Before this becomes some superficial social commentary – I keep up-to-date with current events, but do not presume to be an expert on contemporary social problems in Paris – I should add that Paris is nevertheless a beautiful city. There were moments when I paused to do nothing more than admire my surroundings. And admirable surroundings there were, indeed. There is a multifaceted beauty to the city that makes it never lose its appeal. There is of course the ostentatious beauty of the marble statues and palatial museums, the seductive beauty of an array of perfectly lined-up, almond perfumed macarons. But there is also an understated, whimsical beauty to each arrondissement underlining the slightly crooked alleyways, the street performers, the wildflowers that dot patches of lawn. One random street, which I entered by accident on my way to another location, stole my breath; I did not photograph it, but even a picture could not capture the multiple dimensions of its beauty, could not quite convey how the combination of ivy meeting the windowsill at that precise angle and the sunlight painting the buildings that exact shade of ecru came together into something that could have tickled the heart of even the most jaded person.

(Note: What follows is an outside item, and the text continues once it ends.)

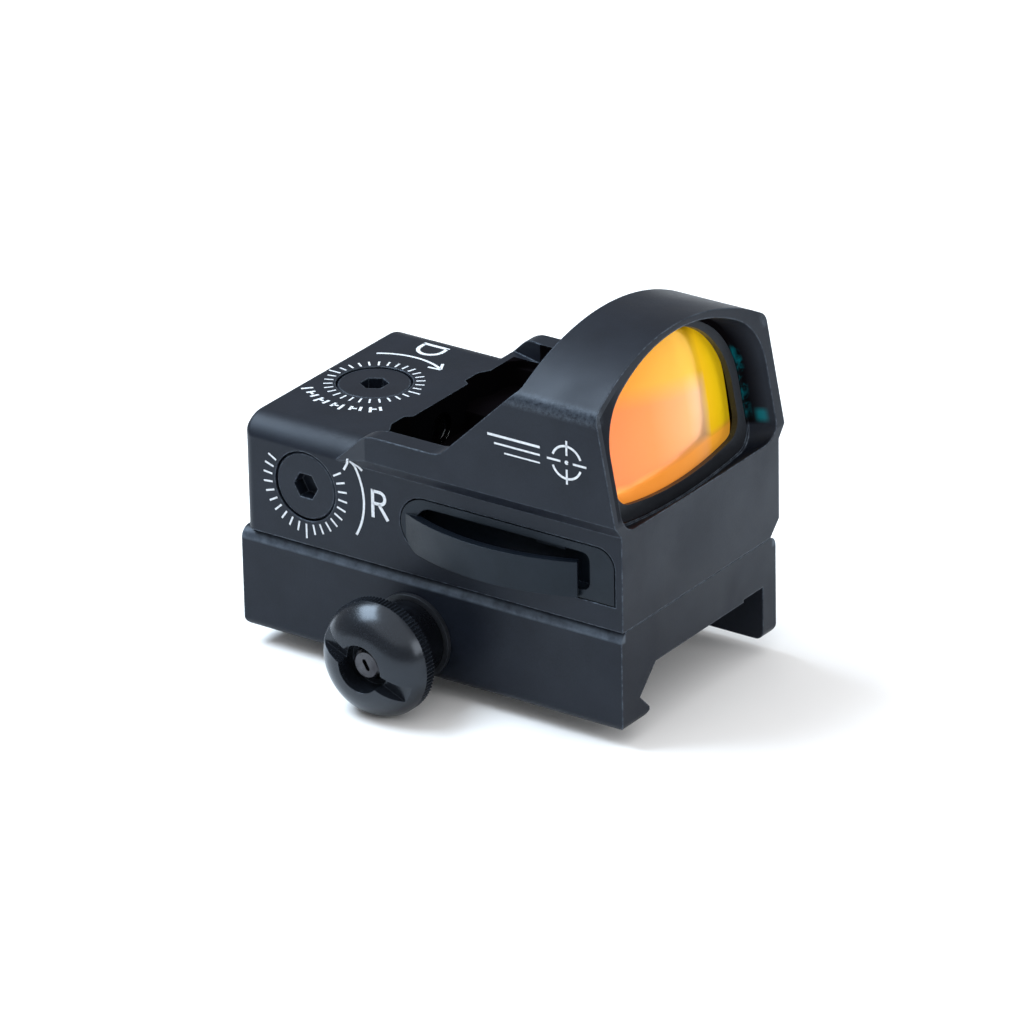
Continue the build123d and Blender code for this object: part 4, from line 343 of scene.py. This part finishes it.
def steel(name, dark, light, rough=(0.22, 0.38), axis="X"):
    """Turned or ground metal with fine lines round or along it."""
    material, tree, shader, _ = start_material(name)
    coords = object_coords(tree)
    stretch = tree.nodes.new("ShaderNodeMapping")
    scales = {"X": (1.0, 0.04, 0.04), "Z": (0.04, 0.04, 1.0)}
    stretch.inputs["Scale"].default_value = scales[axis]
    tree.links.new(coords, stretch.inputs["Vector"])
    grooves = noise(tree, stretch.outputs["Vector"], 9000, 2.0, 0.6)
    cloud = noise(tree, coords, 500, 4.0, 0.6)
    stain = remap(tree, cloud, 0.35, 0.7, 0.0, 1.0)
    tree.links.new(mix_colour(tree, stain, light, dark), shader.inputs["Base Color"])
    base = remap(tree, cloud, 0.3, 0.7, rough[0], rough[1])
    groove_rough = remap(tree, grooves, 0.3, 0.7, -0.04, 0.05)
    tree.links.new(math_node(tree, "ADD", base, groove_rough), shader.inputs["Roughness"])
    shader.inputs["Metallic"].default_value = 1.0
    normal, _ = rounded_edges(tree, STEEL_EDGE)
    out = bump(tree, grooves, 0.25, 0.01 * MM, normal)
    tree.links.new(out, shader.inputs["Normal"])
    return material


def moulded(name, dark, light, rough=(0.45, 0.6), texture=3000, specular=0.45):
    """Moulded plastic or rubber with a fine spark texture and faint flow marks."""
    material, tree, shader, _ = start_material(name)
    coords = object_coords(tree)
    cloud = noise(tree, coords, 300, 4.0, 0.6)
    flow = noise(tree, coords, 90, 2.0, 0.5, 2.0)
    sparks = noise(tree, coords, texture, 3.0, 0.6)
    tone = ramp(tree, cloud, [(0.28, dark), (0.72, light)])
    tree.links.new(tone, shader.inputs["Base Color"])
    roughness = remap(tree, flow, 0.3, 0.7, rough[0], rough[1])
    roughness = math_node(tree, "ADD", roughness, remap(tree, sparks, 0.3, 0.7, -0.04, 0.04))
    tree.links.new(roughness, shader.inputs["Roughness"])
    shader.inputs["Specular IOR Level"].default_value = specular
    shader.inputs["Specular Tint"].default_value = (*PLASTIC_SHEEN, 1.0)
    normal, _ = rounded_edges(tree, PLASTIC_EDGE)
    out = bump(tree, sparks, 0.3, 0.015 * MM, normal)
    tree.links.new(out, shader.inputs["Normal"])
    return material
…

Spending a weekend in Paris – and the weekend of le 14 juillet at that! – was magical, but not in the fantastical, rose-tinted sense. The military parade was delayed; the maze of streets left me nonplussed at times. But that only gave me more time to explore, more ways to get lost, and more opportunities to stumble upon something of undeniable beauty. It was not the Paris of romantic comedies. It was the real thing, and that made it all the more powerful.